* **YOUR OBJECTIVE**: Extract the listing in its entirety, keeping each line identical to the original.

* **INFORMATION PROVIDED**:
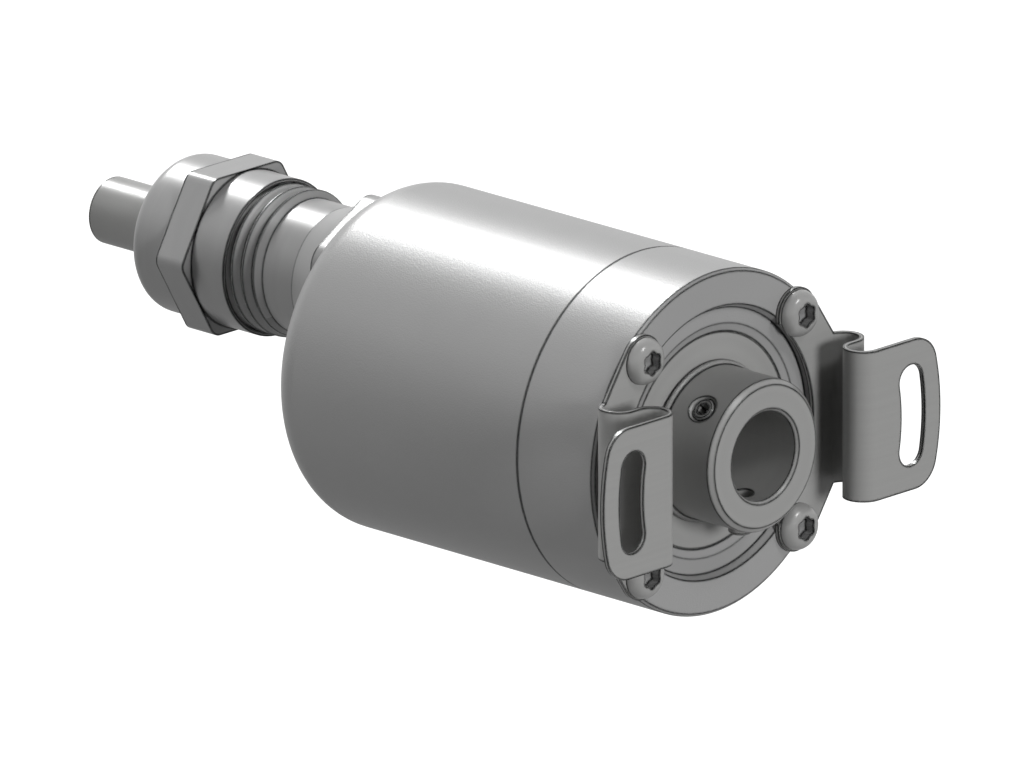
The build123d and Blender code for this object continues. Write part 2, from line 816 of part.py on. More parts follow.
parts = {
    "flange": flange(),
    "cover": cover(),
    "cover_o_ring": cover_o_ring(),
    "coupling_spring_left": coupling_spring(-1),
    "coupling_spring_right": coupling_spring(1),
    "coupling_screws": coupling_screws(),
    "shaft_seal": shaft_seal(),
    "front_bearing_outer_race": outer_race(bearing_start),
    "front_bearing_inner_race": inner_race(bearing_start),
    "front_bearing_balls": balls(bearing_start),
    "front_bearing_cage": cage(bearing_start),
    "rear_bearing_outer_race": outer_race(rear_bearing_start),
    "rear_bearing_inner_race": inner_race(rear_bearing_start),
    "rear_bearing_balls": balls(rear_bearing_start),
    "rear_bearing_cage": cage(rear_bearing_start),
    "outer_race_spacer": outer_spacer(),
    "inner_race_spacer": inner_spacer(),
    "bearing_clip": bearing_clip(),
    "shaft_clip": shaft_clip(),
    "hollow_shaft": hollow_shaft(),
    "upper_set_screw": set_screw(upper_screw_angle, upper_screw_end),
    "lower_set_screw": set_screw(lower_screw_angle, lower_screw_end),
    "code_disc_hub": code_disc_hub(),
    "code_disc": code_disc(),
    "lamp_board": lamp_board(),
    "lamp": lamp(),
    "optical_sensor": optical_sensor(),
    "reticle": reticle(),
    "sensor_board": board(sensor_board_start, board_thickness, board_window_radius),
    "front_gear_plate": gear_plate(front_plate_start),
    "rear_gear_plate": gear_plate(rear_plate_start),
    "gear_axles": gear_axles(),
    "drive_pinion": drive_pinion(),
    "field_sensors": field_sensors(),
    "main_board": board(main_board_start, board_thickness, 0),
    "main_board_parts": main_board_parts(),
    "board_header": board_header(),
    "interface_board": board(interface_board_start, board_thickness, 0),
    "interface_board_parts": interface_board_parts(),
    "cable_connector": cable_connector(),
    "stack_spacers": spacers(),
    "stack_screws": stack_screws(),
    "gland_gasket": gland_gasket(),
    "gland_body": gland_body(),
    "gland_lock_nut": gland_lock_nut(),
    "sealing_sleeve": sealing_sleeve(),
    "clamp_cage": clamp_cage(),
    "compression_nut": compression_nut(),
    "cable_jacket": cable_jacket(),
    "cable_shield": cable_shield(),
    "cable_cores": cable_cores(),
}
for i in range(wheel_count):
    parts[f"gear_wheel_{i + 1}"] = gear_wheel(i)
    parts[f"gear_magnet_{i + 1}"] = gear_magnet(i)

os.makedirs("parts", exist_ok=True)
for name, part in parts.items():
    export_step(part, f"parts/{name}.step")
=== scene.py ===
import json
import math

import bmesh
import bpy
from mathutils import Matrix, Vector


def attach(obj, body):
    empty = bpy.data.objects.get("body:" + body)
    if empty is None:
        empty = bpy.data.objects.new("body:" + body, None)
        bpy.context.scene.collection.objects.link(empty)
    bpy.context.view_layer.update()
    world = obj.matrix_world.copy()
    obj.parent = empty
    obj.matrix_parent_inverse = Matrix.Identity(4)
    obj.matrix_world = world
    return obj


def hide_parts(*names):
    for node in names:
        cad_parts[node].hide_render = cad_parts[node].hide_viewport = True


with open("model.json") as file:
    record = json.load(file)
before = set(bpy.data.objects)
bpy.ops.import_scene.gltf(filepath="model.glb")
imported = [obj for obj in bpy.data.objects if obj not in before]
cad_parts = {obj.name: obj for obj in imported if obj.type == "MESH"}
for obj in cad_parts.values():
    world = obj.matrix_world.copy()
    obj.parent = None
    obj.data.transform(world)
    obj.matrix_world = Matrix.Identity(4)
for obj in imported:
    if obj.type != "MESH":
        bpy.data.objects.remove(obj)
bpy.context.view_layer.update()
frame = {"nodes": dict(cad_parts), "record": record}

# Everything here is written in millimetres and put into the scene in metres.
mm = 0.001
print("frame loaded")


# Node helpers

def newGroup(name, inputs, outputs):
    group = bpy.data.node_groups.new(name, "ShaderNodeTree")
    for label, kind, value in inputs:
        socket = group.interface.new_socket(label, in_out="INPUT", socket_type=kind)
        socket.default_value = value
    for label, kind in outputs:
        group.interface.new_socket(label, in_out="OUTPUT", socket_type=kind)
    start = group.nodes.new("NodeGroupInput")
    end = group.nodes.new("NodeGroupOutput")
    start.location = (-900, 0)
    end.location = (900, 0)
    return group, start, end


def addNode(tree, kind, place, **settings):
    node = tree.nodes.new(kind)
    node.location = place
    for key, value in settings.items():
        setattr(node, key, value)
    return node


def addMath(tree, operation, place, first, second=None):
    node = addNode(tree, "ShaderNodeMath", place, operation=operation)
    for socket, value in zip(node.inputs, (first, second)):
        if value is None:
            continue
        if isinstance(value, (int, float)):
            socket.default_value = value
        else:
            tree.links.new(value, socket)
    return node.outputs[0]


def addTexture(tree, kind, place, vector, **values):
    node = addNode(tree, kind, place)
    for label, value in values.items():
        node.inputs[label.replace("_", " ")].default_value = value
    tree.links.new(vector, node.inputs["Vector"])
    return node


def addLength(tree, place, first, second):
    # Distance from an axis, from the two coordinates across it.
    flat = addNode(tree, "ShaderNodeCombineXYZ", place)
    tree.links.new(first, flat.inputs["X"])
    tree.links.new(second, flat.inputs["Y"])
    length = addNode(tree, "ShaderNodeVectorMath", (place[0] + 180, place[1]), operation="LENGTH")
    tree.links.new(flat.outputs[0], length.inputs[0])
    return length.outputs["Value"]


# Shared effects

grainLook = {"pitScale": 5200, "pitDetail": 2.0, "gritScale": 3600, "driftScale": 55, "driftDetail": 4.0}


def makeBlastedGrain(spec):
    # Fine pits of a bead blasted surface, with a slow drift in tone.
    group, start, end = newGroup(
        "blastedGrain",
        [("Scale", "NodeSocketFloat", 1.0)],
        [("Height", "NodeSocketFloat"), ("Tone", "NodeSocketFloat"), ("Speckle", "NodeSocketFloat")])
    links = group.links
    coords = addNode(group, "ShaderNodeTexCoord", (-900, -300))
    scaled = addNode(group, "ShaderNodeVectorMath", (-700, -200), operation="SCALE")
    links.new(coords.outputs["Object"], scaled.inputs[0])
    links.new(start.outputs["Scale"], scaled.inputs["Scale"])
    vector = scaled.outputs["Vector"]
    pits = addTexture(group, "ShaderNodeTexNoise", (-450, 100), vector,
                      Scale=spec["pitScale"], Detail=spec["pitDetail"])
    grit = addTexture(group, "ShaderNodeTexVoronoi", (-450, -200), vector, Scale=spec["gritScale"])
    drift = addTexture(group, "ShaderNodeTexNoise", (-450, -500), vector,
                       Scale=spec["driftScale"], Detail=spec["driftDetail"])
    both = addMath(group, "ADD", (-200, 0), pits.outputs["Fac"], grit.outputs["Distance"])
    links.new(both, end.inputs["Height"])
    links.new(drift.outputs["Fac"], end.inputs["Tone"])
    links.new(pits.outputs["Fac"], end.inputs["Speckle"])
    return group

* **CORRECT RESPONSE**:
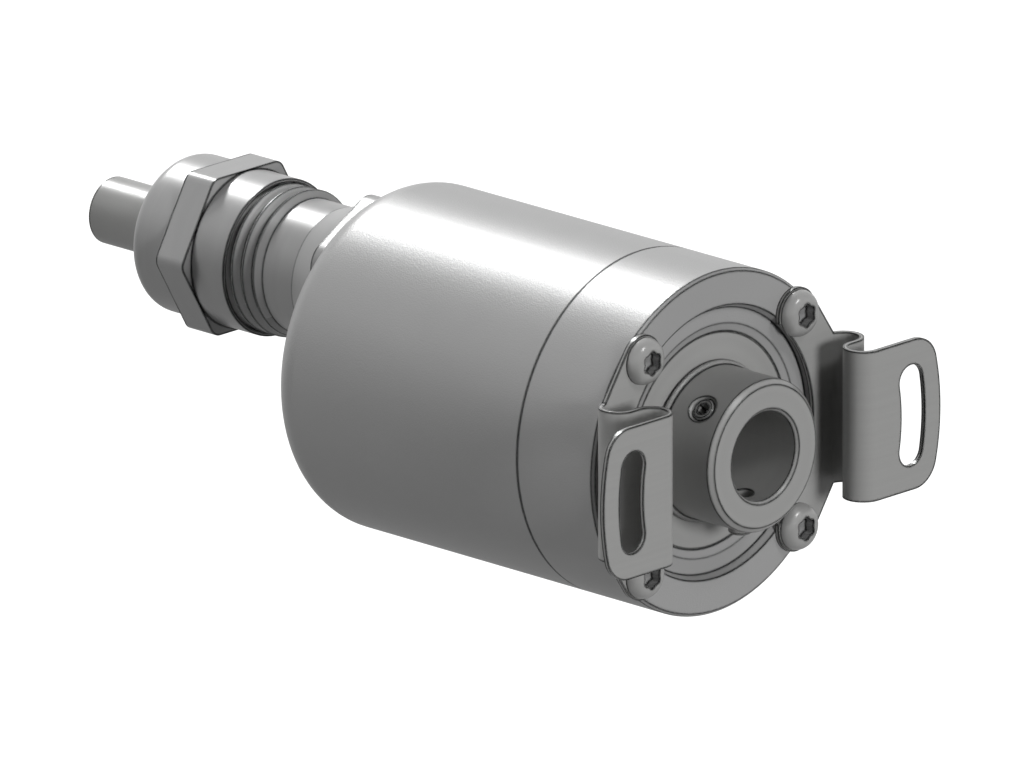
The build123d and Blender code for this object continues. Write part 2, from line 816 of part.py on. More parts follow.
parts = {
    "flange": flange(),
    "cover": cover(),
    "cover_o_ring": cover_o_ring(),
    "coupling_spring_left": coupling_spring(-1),
    "coupling_spring_right": coupling_spring(1),
    "coupling_screws": coupling_screws(),
    "shaft_seal": shaft_seal(),
    "front_bearing_outer_race": outer_race(bearing_start),
    "front_bearing_inner_race": inner_race(bearing_start),
    "front_bearing_balls": balls(bearing_start),
    "front_bearing_cage": cage(bearing_start),
    "rear_bearing_outer_race": outer_race(rear_bearing_start),
    "rear_bearing_inner_race": inner_race(rear_bearing_start),
    "rear_bearing_balls": balls(rear_bearing_start),
    "rear_bearing_cage": cage(rear_bearing_start),
    "outer_race_spacer": outer_spacer(),
    "inner_race_spacer": inner_spacer(),
    "bearing_clip": bearing_clip(),
    "shaft_clip": shaft_clip(),
    "hollow_shaft": hollow_shaft(),
    "upper_set_screw": set_screw(upper_screw_angle, upper_screw_end),
    "lower_set_screw": set_screw(lower_screw_angle, lower_screw_end),
    "code_disc_hub": code_disc_hub(),
    "code_disc": code_disc(),
    "lamp_board": lamp_board(),
    "lamp": lamp(),
    "optical_sensor": optical_sensor(),
    "reticle": reticle(),
    "sensor_board": board(sensor_board_start, board_thickness, board_window_radius),
    "front_gear_plate": gear_plate(front_plate_start),
    "rear_gear_plate": gear_plate(rear_plate_start),
    "gear_axles": gear_axles(),
    "drive_pinion": drive_pinion(),
    "field_sensors": field_sensors(),
    "main_board": board(main_board_start, board_thickness, 0),
    "main_board_parts": main_board_parts(),
    "board_header": board_header(),
    "interface_board": board(interface_board_start, board_thickness, 0),
    "interface_board_parts": interface_board_parts(),
    "cable_connector": cable_connector(),
    "stack_spacers": spacers(),
    "stack_screws": stack_screws(),
    "gland_gasket": gland_gasket(),
    "gland_body": gland_body(),
    "gland_lock_nut": gland_lock_nut(),
    "sealing_sleeve": sealing_sleeve(),
    "clamp_cage": clamp_cage(),
    "compression_nut": compression_nut(),
    "cable_jacket": cable_jacket(),
    "cable_shield": cable_shield(),
    "cable_cores": cable_cores(),
}
for i in range(wheel_count):
    parts[f"gear_wheel_{i + 1}"] = gear_wheel(i)
    parts[f"gear_magnet_{i + 1}"] = gear_magnet(i)

os.makedirs("parts", exist_ok=True)
for name, part in parts.items():
    export_step(part, f"parts/{name}.step")
=== scene.py ===
import json
import math

import bmesh
import bpy
from mathutils import Matrix, Vector


def attach(obj, body):
    empty = bpy.data.objects.get("body:" + body)
    if empty is None:
        empty = bpy.data.objects.new("body:" + body, None)
        bpy.context.scene.collection.objects.link(empty)
    bpy.context.view_layer.update()
    world = obj.matrix_world.copy()
    obj.parent = empty
    obj.matrix_parent_inverse = Matrix.Identity(4)
    obj.matrix_world = world
    return obj


def hide_parts(*names):
    for node in names:
        cad_parts[node].hide_render = cad_parts[node].hide_viewport = True


with open("model.json") as file:
    record = json.load(file)
before = set(bpy.data.objects)
bpy.ops.import_scene.gltf(filepath="model.glb")
imported = [obj for obj in bpy.data.objects if obj not in before]
cad_parts = {obj.name: obj for obj in imported if obj.type == "MESH"}
for obj in cad_parts.values():
    world = obj.matrix_world.copy()
    obj.parent = None
    obj.data.transform(world)
    obj.matrix_world = Matrix.Identity(4)
for obj in imported:
    if obj.type != "MESH":
        bpy.data.objects.remove(obj)
bpy.context.view_layer.update()
frame = {"nodes": dict(cad_parts), "record": record}

# Everything here is written in millimetres and put into the scene in metres.
mm = 0.001
print("frame loaded")


# Node helpers

def newGroup(name, inputs, outputs):
    group = bpy.data.node_groups.new(name, "ShaderNodeTree")
    for label, kind, value in inputs:
        socket = group.interface.new_socket(label, in_out="INPUT", socket_type=kind)
        socket.default_value = value
    for label, kind in outputs:
        group.interface.new_socket(label, in_out="OUTPUT", socket_type=kind)
    start = group.nodes.new("NodeGroupInput")
    end = group.nodes.new("NodeGroupOutput")
    start.location = (-900, 0)
    end.location = (900, 0)
    return group, start, end


def addNode(tree, kind, place, **settings):
    node = tree.nodes.new(kind)
    node.location = place
    for key, value in settings.items():
        setattr(node, key, value)
    return node


def addMath(tree, operation, place, first, second=None):
    node = addNode(tree, "ShaderNodeMath", place, operation=operation)
    for socket, value in zip(node.inputs, (first, second)):
        if value is None:
            continue
        if isinstance(value, (int, float)):
            socket.default_value = value
        else:
            tree.links.new(value, socket)
    return node.outputs[0]


def addTexture(tree, kind, place, vector, **values):
    node = addNode(tree, kind, place)
    for label, value in values.items():
        node.inputs[label.replace("_", " ")].default_value = value
    tree.links.new(vector, node.inputs["Vector"])
    return node


def addLength(tree, place, first, second):
    # Distance from an axis, from the two coordinates across it.
    flat = addNode(tree, "ShaderNodeCombineXYZ", place)
    tree.links.new(first, flat.inputs["X"])
    tree.links.new(second, flat.inputs["Y"])
    length = addNode(tree, "ShaderNodeVectorMath", (place[0] + 180, place[1]), operation="LENGTH")
    tree.links.new(flat.outputs[0], length.inputs[0])
    return length.outputs["Value"]


# Shared effects

grainLook = {"pitScale": 5200, "pitDetail": 2.0, "gritScale": 3600, "driftScale": 55, "driftDetail": 4.0}


def makeBlastedGrain(spec):
    # Fine pits of a bead blasted surface, with a slow drift in tone.
    group, start, end = newGroup(
        "blastedGrain",
        [("Scale", "NodeSocketFloat", 1.0)],
        [("Height", "NodeSocketFloat"), ("Tone", "NodeSocketFloat"), ("Speckle", "NodeSocketFloat")])
    links = group.links
    coords = addNode(group, "ShaderNodeTexCoord", (-900, -300))
    scaled = addNode(group, "ShaderNodeVectorMath", (-700, -200), operation="SCALE")
    links.new(coords.outputs["Object"], scaled.inputs[0])
    links.new(start.outputs["Scale"], scaled.inputs["Scale"])
    vector = scaled.outputs["Vector"]
    pits = addTexture(group, "ShaderNodeTexNoise", (-450, 100), vector,
                      Scale=spec["pitScale"], Detail=spec["pitDetail"])
    grit = addTexture(group, "ShaderNodeTexVoronoi", (-450, -200), vector, Scale=spec["gritScale"])
    drift = addTexture(group, "ShaderNodeTexNoise", (-450, -500), vector,
                       Scale=spec["driftScale"], Detail=spec["driftDetail"])
    both = addMath(group, "ADD", (-200, 0), pits.outputs["Fac"], grit.outputs["Distance"])
    links.new(both, end.inputs["Height"])
    links.new(drift.outputs["Fac"], end.inputs["Tone"])
    links.new(pits.outputs["Fac"], end.inputs["Speckle"])
    return group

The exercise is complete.